** Task directions **
Repeat exactly the lines from the start through the line with "underside at z = 0.", both ends included.

** Supplied information **
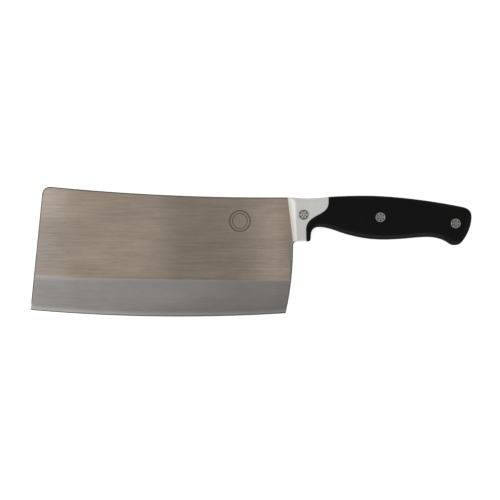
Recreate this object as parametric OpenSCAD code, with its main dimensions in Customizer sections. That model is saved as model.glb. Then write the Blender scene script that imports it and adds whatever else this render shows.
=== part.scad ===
// Meat cleaver with a full tang, pinned bolsters and pinned handle scales.
//
// It lies on its right side: +X runs along it to the butt of the handle, +Y points to the spine and
// +Z is the thickness, so the left side faces up.  It is drawn about the top of the line where blade
// and bolster meet, in the middle of the thickness, and then moved so that its box stands centred
// over the origin with its underside at z = 0.

/* [Blade] */
// Length from the spine end of the bolster to the lower front corner
blade_length = 180.6; // [140:0.5:220]
// Height from the spine at the bolster to the lowest point of the edge
blade_height = 83.4; // [70:0.2:110]
// Thickness of the steel
blade_thickness = 3; // [2.4:0.1:5]
// How far the front end leans back over its height
front_lean = 8.8; // [0:0.5:20]
// How far the spine sweeps up from the bolster to the front end
spine_sweep = 8; // [3:0.1:12]
// Straight length of the spine in front of the bolster, before the sweep starts
spine_straight = 14; // [5:1:60]
// Radius of the upper front corner
corner_radius = 5.5; // [1:0.5:15]
// Radius of the slightly curved cutting edge
belly_radius = 1180; // [600:10:2000]
// Distance of the lowest point of the edge in front of the bolster
belly_place = 76; // [60:1:110]
// How far the heel corner stands in front of the point below the bolster
heel_lean = 5.2; // [2:0.1:9]

/* [Edge grind] */
// Height of the wide bevel above the lowest point of the edge, at the front end
bevel_front_height = 27.6; // [20:0.2:32]
// Height of the wide bevel above the lowest point of the edge, at the heel
bevel_heel_height = 24.9; // [20:0.2:32]
// Slope of the wide bevel on each side, in degrees
bevel_angle = 2.35; // [1:0.05:2.6]
// Slope of the narrow cutting bevel on each side, in degrees
cutting_angle = 8; // [7:0.5:20]
// Thickness left at the very edge
edge_thickness = 0.16; // [0.1:0.02:0.4]
// Slope of the finger relief ground on the heel, in degrees
relief_angle = 20; // [10:1:30]
// Width of the finger relief under the bolster
relief_width = 2.7; // [1:0.1:4]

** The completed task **
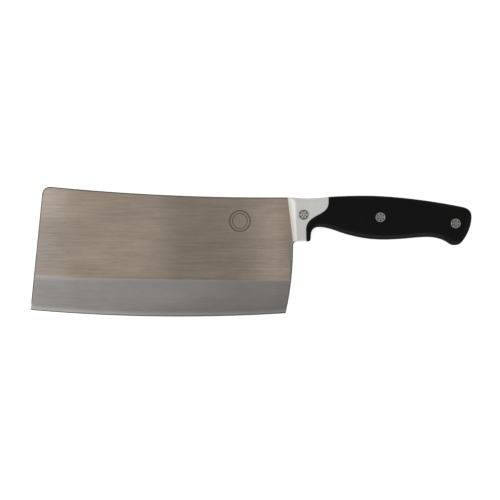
Recreate this object as parametric OpenSCAD code, with its main dimensions in Customizer sections. That model is saved as model.glb. Then write the Blender scene script that imports it and adds whatever else this render shows.
=== part.scad ===
// Meat cleaver with a full tang, pinned bolsters and pinned handle scales.
//
// It lies on its right side: +X runs along it to the butt of the handle, +Y points to the spine and
// +Z is the thickness, so the left side faces up.  It is drawn about the top of the line where blade
// and bolster meet, in the middle of the thickness, and then moved so that its box stands centred
// over the origin with its underside at z = 0.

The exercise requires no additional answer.